Mosquito fire grows past 50,000 acres in ‘historically dry’ brush as another blaze ignites west of Tahoe
Firefighters continued making progress on a 50,000-acre blaze in Placer and El Dorado counties Tuesday, but shifting winds and “critically dry fuels” led to increased activity in the burn area, fire officials said, as a new wildfire broke out to the north.
The Mosquito fire was 25% contained Tuesday night, growing by 569 acres compared with that morning — from 49,761 acres to 50,330 acres, according to the California Department of Forestry and Fire Protection.
Jonathan Pangburn, a fire behavior analyst with the agency, said the area’s extremely dry brush and trees — what he called “record-breaking fuels” and “historically dry fuels” — would easily burn as a shift in winds pickedup over the wildfire.
By Tuesday evening, fire officials noted that slightly stronger southeast winds broke up a smoke inversion, when warm air traps smoke and cooler air below, which cleared by midday and led to significantly increased fire activity as levels of available oxygen rose in the area.
A spot fire jumped the Middle Fork of the American River on Tuesday afternoon in the Pond Creek drainage on the west corner of the fire’s perimeter, according to Cal Fire.
The spot fire, spurred by dry vegetation, steep terrain and increased ventilation, grew rapidly toward the community of Foresthill.
“Firefighters and resources from around the fire have been diverted to assist with holding this corner of the fire at the contingency lines that have been put in place by crews over the past week below the community,” Cal Fire officials said.
Firefighting aircraft aided ground crews in defending structures and working to hold the spot fire.
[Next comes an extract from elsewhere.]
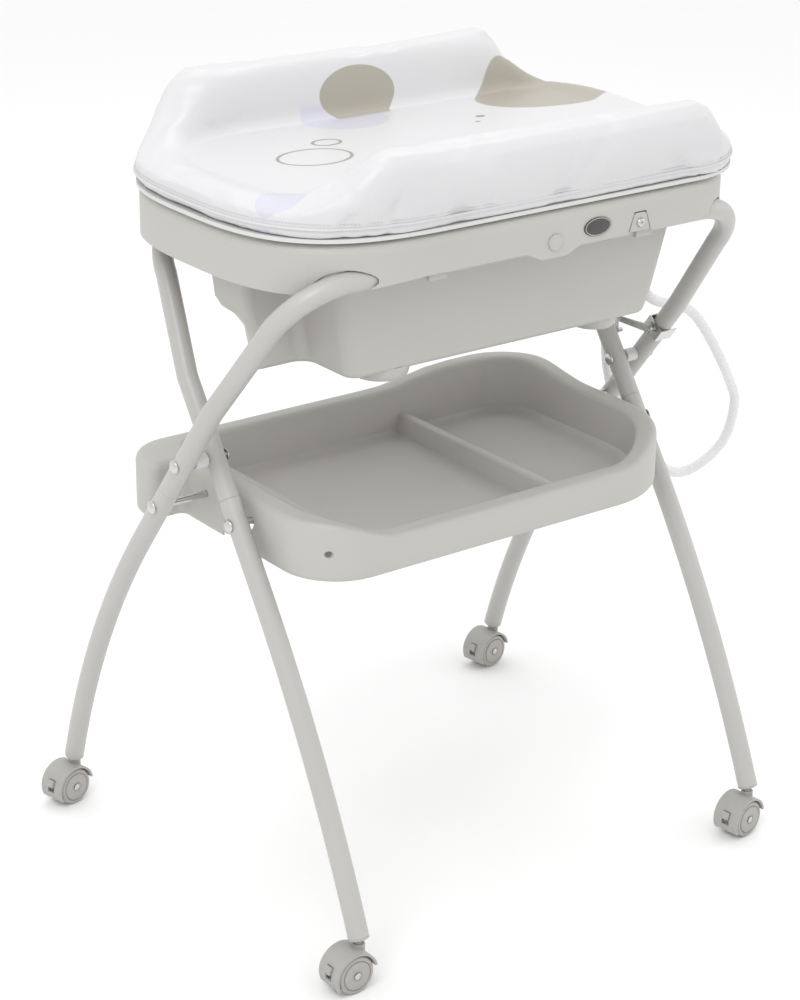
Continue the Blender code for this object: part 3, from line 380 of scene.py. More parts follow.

The fire was continuing to advance to the east in heavily forested areas with extremely dry fuels, fire officials said.
Similar weather conditions were forecast for the next several days.
The Mosquito fire began Sept. 6, in the throes of the state’s worst September heat wave.
Meanwhile, a new fire broke out Tuesday afternoon in the community of Dutch Flat, to the north of the Mosquito burn area.
The Dutch fire was reported shortly before 1 p.m. near Interstate 80 and Ridge Road, according to Cal Fire. It was last reported at 30 acres and 30% containment Tuesday evening.
The California Department of Transportation closed westbound I-80 at its junction with Highway 20 at 2 p.m. As of Tuesday evening, Caltrans officials had not announced when the interstate would reopen.
Before clearing on Tuesday afternoon, smoke from the Mosquito fire damaged air quality across the region, as far as 100 miles to the north and northwest of the blaze, into communities in the northern Sierra foothills and western Nevada. The U.S. Interagency Wildland Fire Air Quality Response Program warned of “particularly high smoke levels” from the Mosquito fire, especially for Truckee, Reno and Carson City.
Some experts say the restrictions create more barriers to doing controlled burns precisely when the need for them is most acute.
Conditions on Monday were “particularly bad,” said Edan Lindaman, a senior meteorologist with the National Weather Service in Reno.
Much of the Reno area was affected by unhealthy air quality Tuesday morning, according to the U.S. Air Quality Index, but around Carson City and South Lake Tahoe, the air had significantly improved to “good” or “moderate” levels.
Much of the areas west and northwest of the Mosquito fire — from Foresthill and Colfax and into the Grass Valley — remained in “unhealthy” or “very unhealthy” levels for air quality Tuesday morning.
Meteorologist Ryan Walbrun, with the National Weather Service, called Tuesday a “critical day” for the blaze, given the change in weather, from tropical moisture in the air to some southwest winds.
“Much stronger winds aloft, not necessarily down at the surface,” Walbrun said. “What that’s going to do is allow the fire to ventilate.”
Thousands have been forced to evacuate from those areas and others surrounding the blaze, with 46 structures already destroyed in the fire and almost 6,000 more threatened, according to Cal Fire.
Firefighters have been able to steadily increase containment over the last few days, with almost 2,400 crew members assigned to the wildfire.
“You could characterize the fire activity as minimal [last night],” said Don Fregulia, a U.S. Forest Service official who led the fire response’s night operation. “The work last night, though, was intense, and there was a ton of it going on.”